Basak Günak a.k.a Ah! Kosmos

Cihangir at the heart of Istanbul’s European side, is a time capsule of cool. A trembling reality suspended perplex in the aftermaths of a coup and the media crackdown that followed. Resisting the claws of global gentrification, the neighbourhood holds tight in its palm a momentum that could easily evanesce.

It recalls the genuine Marais of Paris in the 90s when craftsmanship had its ateliers of crystal lights and abat-jours [lampshades] or Hackney Road, London, before the Marketing Suites invasion. Or Berlin’s untamed beat where the master of boldness Ah! Kosmos exiled to release Bastards.
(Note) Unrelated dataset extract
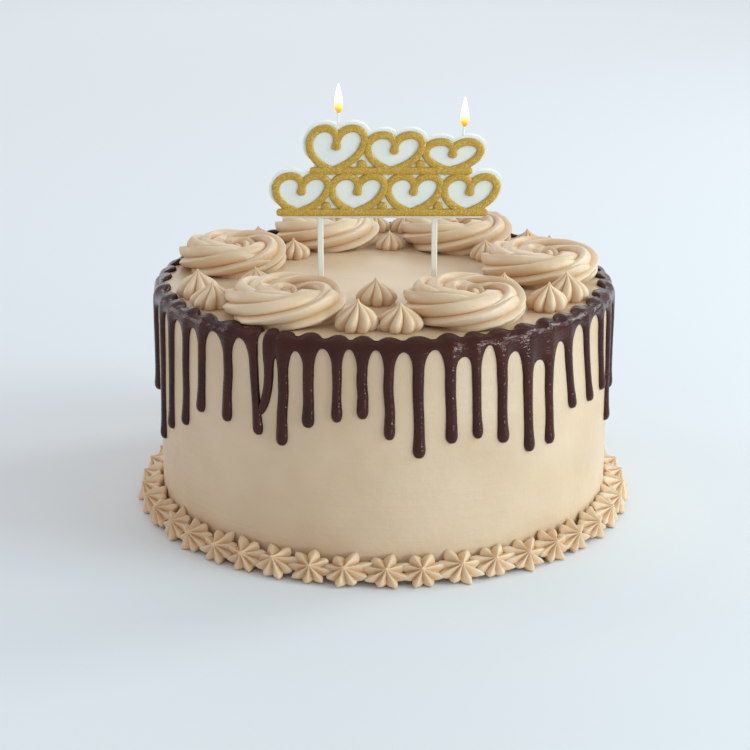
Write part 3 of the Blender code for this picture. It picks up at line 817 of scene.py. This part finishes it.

Welcome to Cihangir’s caravan of poets and intellectuals, antic shop keepers and global queer hipsters walking up and down its sinuous streets of joyful chaos. The enclave seems a refuse of political populism and its wet dreams of walls and mass manipulation.

Here is the Europes Europeans voted against. Here seats the Middle East kaleidoscope of complex and untameable identities. Here works twenty-three year old Furkan Çınar, a music producer who refuses to dry clean his tattoos. And Sina in her yellow dress and stylish gang who oppose the smoke and mirrors of Turkey today with incandescent butts and extreme nonchalance.

Orhan Pamuk, the Turkish writer and poet opened his Museum of Innocence in 2012 in Cihangir, as an echo to the eponymous novel: “When I moved there in the 90's, you could still see transvestites and sex workers out in the afternoons, doing their grocery shopping. Then, at the start of the 2000s, the character of Cihangir was suddenly transformed."

Real estate sparked the revolution of Taksim Square and real estate expends in the district of Beyoglu. To count the cranes climb on the rooftop of Hotel Corinne and its stunning 360 views; a backdrop for selfies.

Meanwhile local artists move to the Asian side of the Bosphorus where the Black Sea and the Sea of Marmara interplay and the governmental restrictions are less felt. Alike everywhere else, bohemia is an elixir autocrats dream to poison and real estate magnates to brand.